Tom Bourbon (940523.1039) -- Note promptness of my reply!

Now you say you doubt that there are literally images of reference
perceptions.

What can a non-imager make of all of this?

Apparently a great deal more than all the imagers on the net since you are
the only one to comment on it.

First, let me emphasize that what I questioned was not whether there are
"images of reference perceptions" but whether reference signals could become
"objects of awareness". Awareness is an aspect of consciousness; I think of
it as a property of the reorganizing system -- the "meta" control system that
has the hierarchy of control systems (rather than the perceived external
environment) as the object of its controlling. Awareness (I think) is
perception of perception; I, for example, am perceiving many things at the
moment but I can become aware of any of those perceptions (like the
perception of the pressure of the keys under my fingers as I type) by making
the perception itself an object awareness.

What I was questioning was whether reference signals can themselves (qua
reference signals) become objects of awareness. I don't believe that they can
-- based on subjective experience; I don't seem to be able to become aware of
my wants as I am able to become aware of perceptions (that may themselves be
controlled and, thus, in wanted states). This has nothing to do with whether
or not one can "image". As I said at the time we discussed it, I think
everyone can image; so called "non-imagers" just don't seem to include
sensation, configuration and other "lower level" variables in their imagery.
You, for example, must be able to image in SOME way because you can think
(and pretty darn well, too, perhaps because you are not burdened by all those
lower level details, like I am; remember Bill's account of Luria's mnemonist
who had trouble doing math word problems because the images he formed were so
real that they took on a life of their own, independent of the abstract math).

I liek the current PCT model of imagination that says we think by playing
reference signals back through the normal perceptual pathways. We can
certainly become aware of these imagined perceptions -- but again, it is
perceptions (not the reference signals themselves) that are becoming objects
of awareness. Even when we become aware of reference signals indirectly by
becomming aware of the perceptions resulting from the replay of references,
we are not actually becomming aware of the reference signals that determine
our behavior (what perception we control and at what level) right now -- at
the moment. What we learn about reference signals from our imaginings is the
perceptual dimensions on which our wants can vary. So, for example, I can
imagine my hand being made into a fist -- this doesn't mean that I am aware
of a want to make a fist. All it means (I think) is that I CAN want to make a
fist -- the fist is one state of a perception that can vary from "open hand"
to "fist". I might, indeed, want to make a fist in the context of real
controlling -- but, I submit, the want (reference signal) that produces this
perception does not become the object of awareness when it is in effect,
though the state of the perception while this want is being carried out CAN
become the object of perception and, if everything about that perception
seems OK -- it's a good fist -- you can INFER that you are perceiving your
hand in a fist because you wanted to "make a fist" (there is a reference for
that perception).

I think the "silence of the reference signals" is what makes therapy so
difficult.
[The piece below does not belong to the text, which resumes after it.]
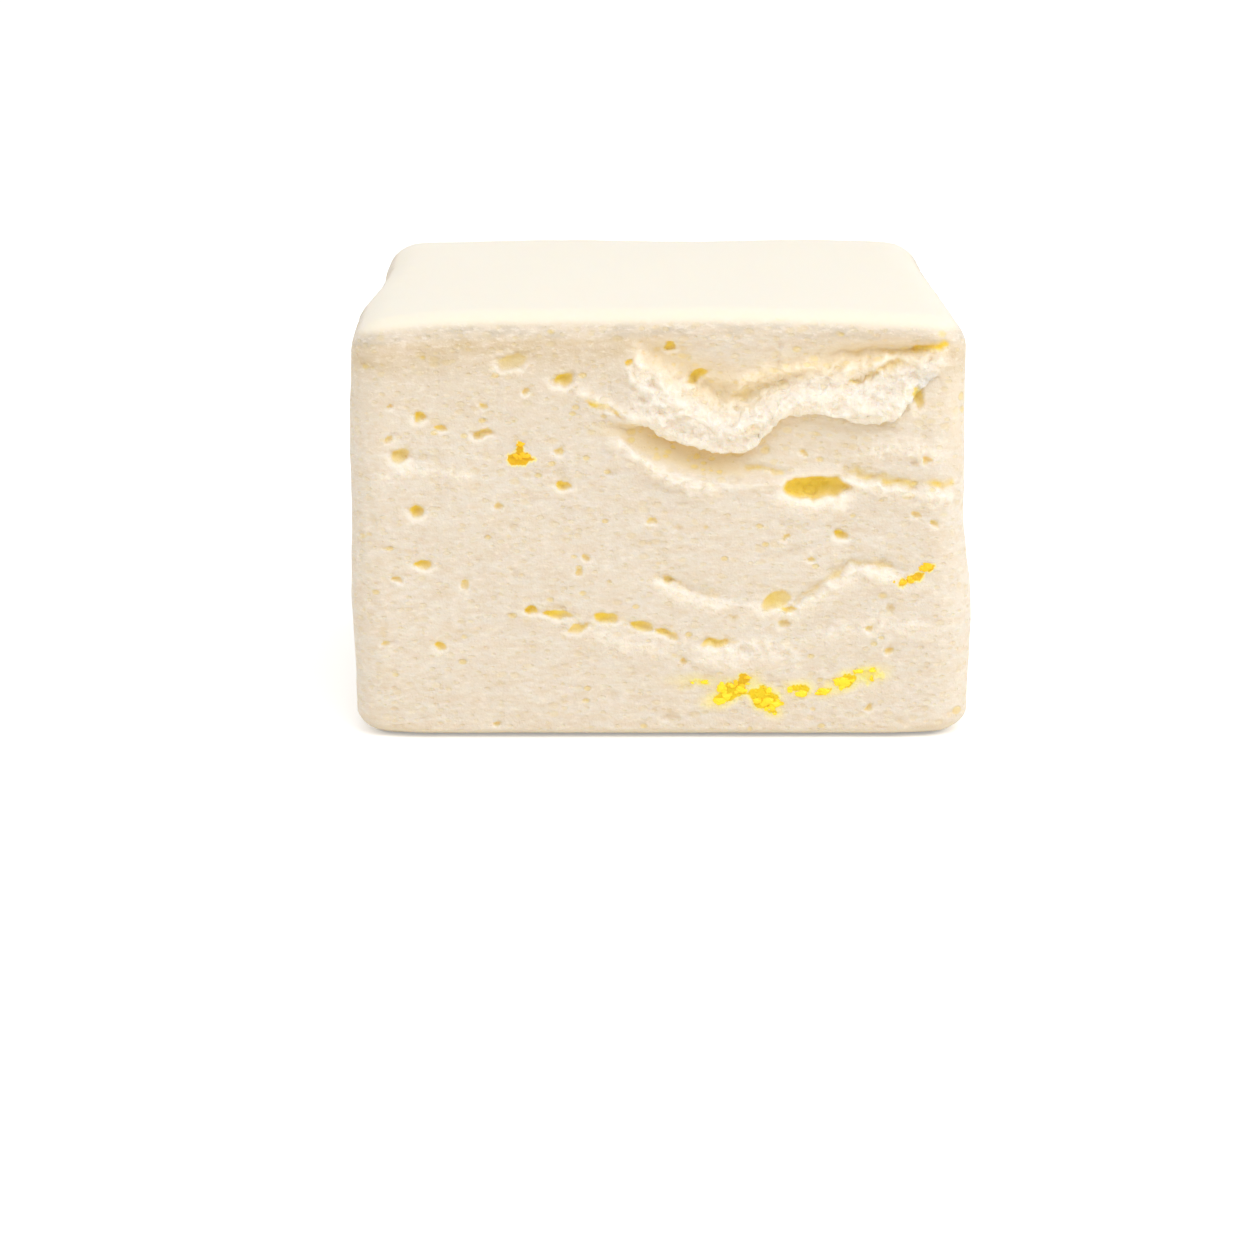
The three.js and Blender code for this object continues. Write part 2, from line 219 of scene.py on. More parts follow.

If it were possible to become aware of wants as readily as we
become aware of perceptions we would have little need for therapists; I think
it's the job of the therapist to help people make inferences about what they
themselves want based on the state of their own perceptions. This is
basically what Freud said, now that I think of it. Reference signals (I
think) are the equivalent of Freud's unconscious needs-- we just don't divide
them up into id, ego and superego types -- though it would be easy to do it.
I think Freud's intuition was right -- that by becoming aware of these
references we solve internal conflicts.